L’origine de cette crise remonte à 2012. KCI s’était alors engagée auprès du gouvernement gabonais pour la réalisation d’un ambitieux programme de 5 000 logements sociaux à Libreville. Cependant, l’espoir d’un développement urbain s’est rapidement mué en un cauchemar juridique. Les autorités gabonaises ont unilatéralement rompu le contrat et ont évincé KCI du territoire, laissant derrière elles un projet inachevé. Saisie, la justice arbitrale de l’Organisation de la Coopération Islamique (OCI) a rendu son verdict en décembre 2016, condamnant le Gabon à verser 36 millions d’euros (23,61 milliards de FCFA) à KCI pour rupture abusive de contrat. Aujourd’hui, avec les intérêts, cette créance dépasse les 40 millions d’euros (26,24 milliards de FCFA). Malgré l’obtention d’un exequatur en France par KCI, Libreville est restée inflexible.

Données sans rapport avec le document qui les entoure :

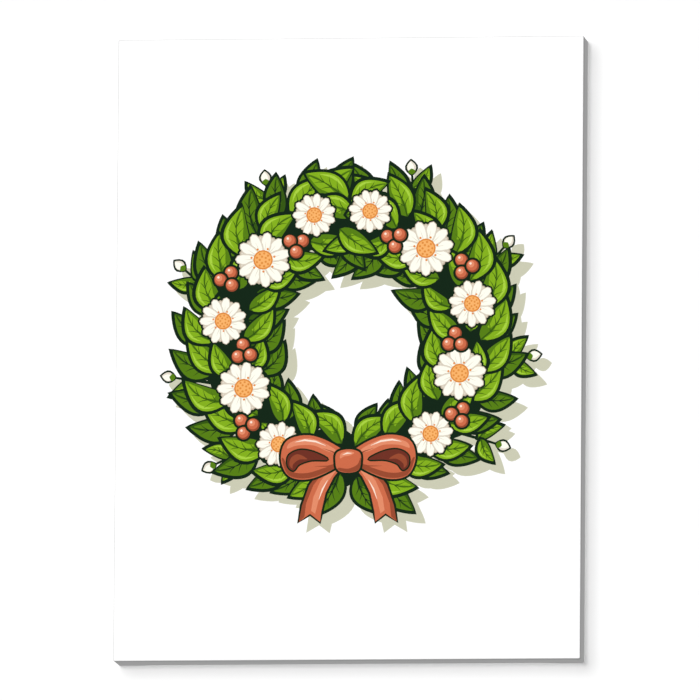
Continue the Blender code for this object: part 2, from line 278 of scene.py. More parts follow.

Face à cette inaction, KCI a opté pour une stratégie plus offensive. La société a procédé à la saisie des parts sociales de la SCI 49/51 rue de l’Université, propriétaire de l’hôtel Pozzo di Borgo. Cette action a de facto bloqué toute tentative de vente de ce bien d’exception, dont la valeur est estimée à plus de 200 millions d’euros (131,19 milliards de FCFA). Pour le Gabon, confronté à des difficultés budgétaires, la cession de ce joyau immobilier représentait un levier financier crucial. L’acte de saisie, signé par Frédéric Bérenger, dirigeant de KCI, a ainsi mis un frein aux ambitions de Libreville. Des tentatives de résolution à l’amiable ont eu lieu, notamment des rencontres entre M. Bérenger et le général-président de la transition, Brice Clotaire Oligui Nguema. Bien que les discussions aient été qualifiées de cordiales et que des propositions concrètes aient été évoquées, aucun accord n’a été concrétisé.
Paradoxalement, alors que des acquéreurs de renom, tel que le magnat Bernard Arnault, manifestent leur intérêt pour l’hôtel particulier, le contentieux jette une ombre sur ces potentielles transactions. KCI maintient sa position : le Gabon devra honorer sa dette avant de pouvoir recouvrer la pleine disposition de son bien. Ironiquement, malgré ce bras de fer, KCI n’exclut pas un futur réinvestissement au Gabon, mais seulement dans un contexte de respect des engagements passés. Ce paradoxe illustre la complexité de cette affaire : une entreprise lésée qui croit toujours au potentiel de son ancien partenaire, un État fragilisé incapable de mobiliser son patrimoine sans régler ses dettes, et un bien historique pris en otage d’une créance persistante.
Au-delà du cas spécifique de l’hôtel Pozzo di Borgo, ce feuilleton judiciaire met en lumière les défis liés à la conciliation des ambitions publiques et de la sécurité juridique dans les relations économiques internationales. Il révèle la fragilité des liens entre certains États et leurs partenaires commerciaux lorsque les priorités politiques prennent le pas sur les obligations contractuelles, et que le droit international devient le dernier recours pour les entreprises victimes de manquements. Dans cette bataille feutrée aux allures de partie d’échecs diplomatique, une certitude demeure : l’hôtel Pozzo di Borgo, autrefois havre de luxe et de tranquillité, est désormais le bruyant témoin d’une dette que le Gabon ne peut plus ignorer.